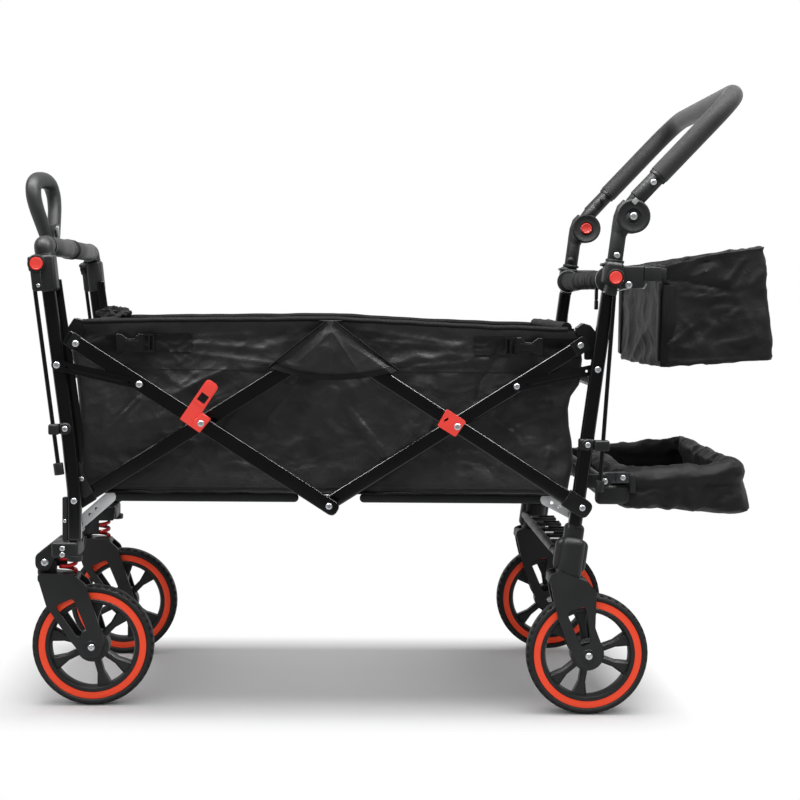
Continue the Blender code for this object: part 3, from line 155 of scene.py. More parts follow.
def ramp(tree, source, low, high, fromLow=0.0, fromHigh=1.0):
    return addNode(tree, "MapRange", {"From Min": fromLow, "From Max": fromHigh,
                                      "To Min": low, "To Max": high}, {"Value": source}).outputs[0]


def tint(tree, shader, source, dark, light):
    blend = addNode(tree, "MixRGB", {"Color1": hexColour(dark), "Color2": hexColour(light)},
                    {"Fac": source})
    tree.links.new(blend.outputs[0], shader.inputs["Base Color"])


def bump(tree, shader, source, strength, depth, under=None):
    links = {"Height": source}
    if under is not None:
        links["Normal"] = under
    node = addNode(tree, "Bump", {"Strength": strength, "Distance": depth}, links)
    tree.links.new(node.outputs[0], shader.inputs["Normal"])
    return node.outputs[0]


def perMetre(millimetres):
    return 1000.0 / millimetres


def grainMaterial(name, look, grain, dark, light, gloss, strength=0.25, depth=0.0002, paintedEdgeHighlight=None):
    material, tree, shader, spot = newMaterial(name, look)
    broad = addNode(tree, "TexNoise", {"Scale": perMetre(60), "Detail": 3.0}, {"Vector": spot})
    fine = addNode(tree, "TexNoise", {"Scale": perMetre(grain), "Detail": 2.0}, {"Vector": spot})
    colour = broad.outputs[0]
    if paintedEdgeHighlight:  # convex edges painted lighter, a painted highlight
        edge = addNode(tree, "NewGeometry").outputs["Pointiness"]
        paintedHighlight = ramp(tree, edge, 0.0, paintedEdgeHighlight, 0.52, 0.6)
        colour = addNode(tree, "Math", {"operation": "ADD", "use_clamp": True},
                         {0: ramp(tree, colour, 0.0, 0.6, 0.3, 0.7), 1: paintedHighlight}).outputs[0]
    tint(tree, shader, colour, dark, light)
    tree.links.new(ramp(tree, broad.outputs[0], gloss[0], gloss[1], 0.3, 0.7),
                   shader.inputs["Roughness"])
    bump(tree, shader, fine.outputs[0], strength, depth)
    return material


# Powder-coated steel tube: deep black gloss with a faint orange peel of 1.6 mm
blackPowderCoat = grainMaterial(
    "black_powder_coated_steel", {"Specular IOR Level": 0.55}, 1.6, "#040405", "#08080A",
    (0.15, 0.22), 0.05)
# Glass-filled nylon from a spark-eroded mould: dark grey with a 1 mm grain, half matt
# Its convex edges are painted lighter as a highlight
mouldedNylon = grainMaterial(
    "moulded_nylon", {"Specular IOR Level": 0.36}, 1.0, "#131415", "#1C1D1E", (0.44, 0.58), 0.35,
    paintedEdgeHighlight=0.5)
# Smooth acetal of buckles and caps: blacker and shinier than the nylon
glossAcetal = grainMaterial(
    "gloss_acetal", {"Specular IOR Level": 0.45}, 2.0, "#0E0E0F", "#161617", (0.26, 0.36), 0.12)
# Through-coloured red ABS of the clips and buttons
redAbs = grainMaterial(
    "red_moulded_abs", {"Specular IOR Level": 0.45}, 1.2, "#E8382E", "#F2473C", (0.3, 0.42), 0.15)
# Orange-red painted ring on the wheel, satin
ringPaint = grainMaterial(
    "orange_red_ring_paint", {"Specular IOR Level": 0.4}, 1.5, "#F04018", "#FA4A20",
    (0.36, 0.48), 0.1)
# Foamed EVA tyre: matt black with a coarse skin
# Its convex edges are painted lighter as a highlight
tyreRubber = grainMaterial(
    "eva_tyre_rubber", {"Specular IOR Level": 0.3}, 1.4, "#151516", "#202021", (0.58, 0.74), 0.45,
    0.0003, paintedEdgeHighlight=0.6)
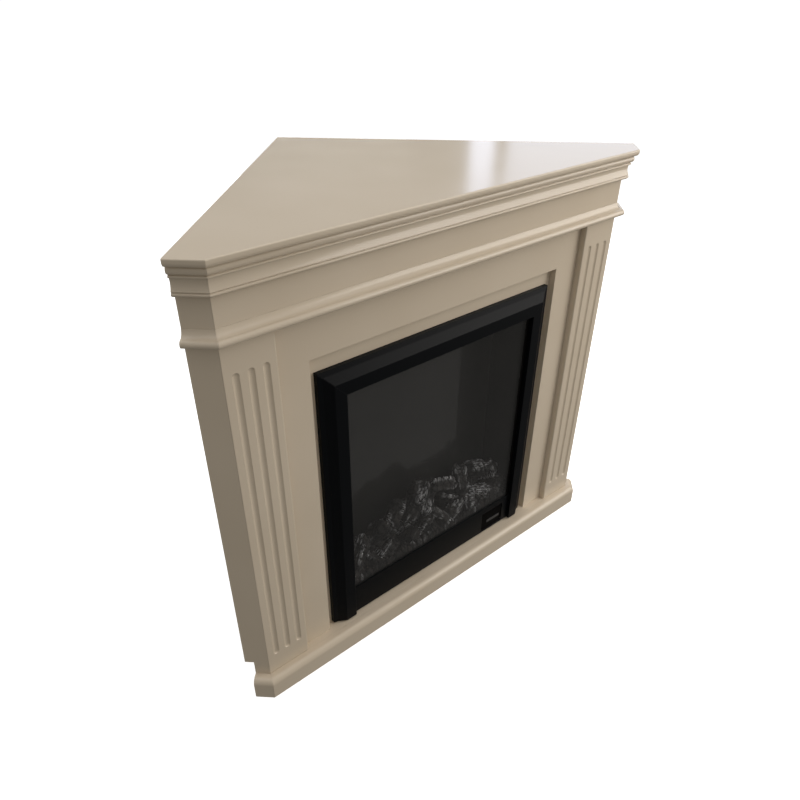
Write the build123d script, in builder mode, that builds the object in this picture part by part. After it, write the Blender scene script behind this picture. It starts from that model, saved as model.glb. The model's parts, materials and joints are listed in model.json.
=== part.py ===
"""Corner mantel with an electric fireplace insert.

Millimetres, +Z up, X to the right, -Y towards the room.
The origin is on the floor, at the middle of the box round the whole object.
The mantel stands in a corner, so its plan has five sides: a straight front, two short
returns at 45 degrees to it, and two long wall sides that meet square at the back.
"""
from build123d import *
from math import cos, pi, radians, sin, sqrt, tan
import os

# ---------------------------------------------------------------- overall sizes
height = 1000.0  # floor to the top of the shelf
front_width = 1057.0  # straight front, from return corner to return corner
return_width = 53.0  # each return, from its front corner back to the wall

# ---------------------------------------------------------------- mantel sizes
board = 16.0  # thickness of the painted boards
shelf_thickness = 14.0
shelf_overhang = 26.5  # shelf edge past the front and return faces
crown_height = 49.0
frieze_height = 137.5  # plain board between pilasters and shelf
pilaster_width = 105.0
flute_width = 14.0
flute_depth = 3.5
flute_pitch = 29.5
flute_end = 50.0  # left plain above and below each flute
pilaster_edge = 3.0  # rounding of the pilaster's inner front edge
plinth_height = 53.0
plinth_overhang = 24.0
plinth_round = 14.0
deck_thickness = 18.0
skirting_depth = 20.0  # room left at the walls for a skirting board
skirting_height = 89.0
rail_height = 80.0
post_side = 40.0
opening_gap = 17.0  # between the insert's trim and the surround stiles
opening_head = 36.5  # between the insert's trim and the surround rail
slip_lap = 30.0  # slips reach this far behind the surround
rail_lap = 40.0  # surround rail reaches this far up behind the frieze
wall_hole_radius = 2.5
wall_hole_inset = 120.0

# ---------------------------------------------------------------- insert sizes
trim_half = 333.0  # half of the outer width of the black trim
trim_top_z = 726.0
trim_foot_z = 58.0
sheet = 2.0  # steel sheet
trim_lap = 15.0  # trim bears on the slips this far outside the housing
trim_flat = 10.5  # narrow outer flat of the trim
trim_ridge = 29.0  # from the outer edge in to the ridge
trim_width = 57.4  # from the outer edge in to the lip round the glass
ridge_y = 6.8
flange_y = 18.7
edge_y = 21.5
bezel_y = 15.0
bezel_top_z = 138.0
glass_thickness = 4.0
glass_y = bezel_y + sheet
glass_lap = 14.0  # glass behind the trim lip, each side
glass_top_z = 680.0
window_lap = 2.5  # face plate shows this much inside the trim lip
housing_gap = 2.0  # between housing and slips
housing_back_y = 216.0
divider_z = 674.0  # floor of the heater compartment
screen_y = 118.0
screen_thickness = 3.0
ember_z = 150.0  # top of the ember bed
ember_thickness = 14.0
cheek_in = 48.0  # side linings of the fire chamber lean in this much by the screen

# ---------------------------------------------------------------- controls
door_left = 170.0
door_width = 80.0
door_foot_z = 62.0
door_height = 60.0
door_gap = 2.5  # round the door's sides and top
door_recess = 1.0  # door face behind the bezel face
door_sweep = 1.2  # gap under the door, for its foot to swing through
hinge_radius = 3.0
pin_radius = 1.15
run_gap = 0.05  # radial clearance of a running fit
body_gap = 0.3  # between faces of pieces that move past each other
panel_y = 40.0
button_radius = 5.0
knob_radius = 11.0
rocker_width = 12.0
rocker_height = 20.0

# ---------------------------------------------------------------- places worked out once
half = front_width / 2
step = return_width / sqrt(2)
apex = half + 2 * step  # front plane to the corner of the room
front = -(apex + shelf_overhang) / 2 + shelf_overhang  # y of the pilaster faces
shelf_z = height - shelf_thickness
pilaster_z = shelf_z - frieze_height
slip_y = 2 * board  # front face of the slips, behind the pilaster faces
wall_run = (half + step) * sqrt(2)  # length of each wall side of the carcass
housing_half = trim_half - trim_lap
housing_top_z = trim_top_z - trim_lap
opening_half = trim_half + opening_gap
opening_top = trim_top_z + opening_head
cut_half = housing_half + housing_gap
cut_top = housing_top_z + housing_gap
lip_half = trim_half - trim_width
lip_z = trim_top_z - trim_width
plate_y = glass_y + glass_thickness
shell_y = plate_y + sheet
housing_foot_z = trim_foot_z + sheet
base_z = housing_foot_z + sheet
door_right = door_left + door_width
door_top_z = door_foot_z + door_height
hinge_y = bezel_y + sheet + 1
hinge_z = door_foot_z + hinge_radius + 1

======

▶ _Given problem_
Only the lines from the top of the data through the line that contains "return 1000.0 / millimetres" should be quoted, exactly as they stand.

▶ _Finished task_
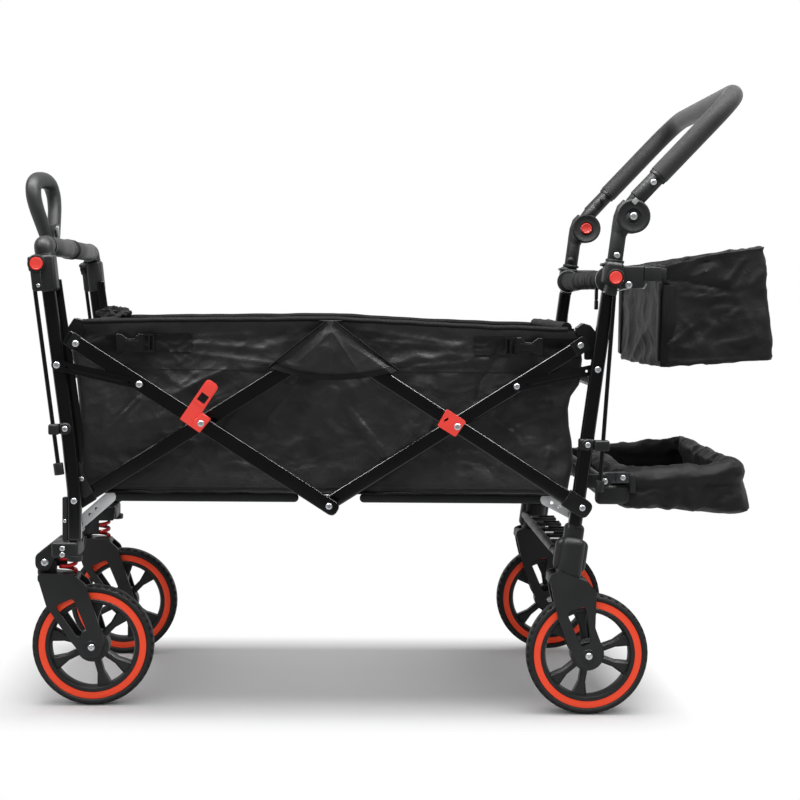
Continue the Blender code for this object: part 3, from line 155 of scene.py. More parts follow.
def ramp(tree, source, low, high, fromLow=0.0, fromHigh=1.0):
    return addNode(tree, "MapRange", {"From Min": fromLow, "From Max": fromHigh,
                                      "To Min": low, "To Max": high}, {"Value": source}).outputs[0]


def tint(tree, shader, source, dark, light):
    blend = addNode(tree, "MixRGB", {"Color1": hexColour(dark), "Color2": hexColour(light)},
                    {"Fac": source})
    tree.links.new(blend.outputs[0], shader.inputs["Base Color"])


def bump(tree, shader, source, strength, depth, under=None):
    links = {"Height": source}
    if under is not None:
        links["Normal"] = under
    node = addNode(tree, "Bump", {"Strength": strength, "Distance": depth}, links)
    tree.links.new(node.outputs[0], shader.inputs["Normal"])
    return node.outputs[0]


def perMetre(millimetres):
    return 1000.0 / millimetres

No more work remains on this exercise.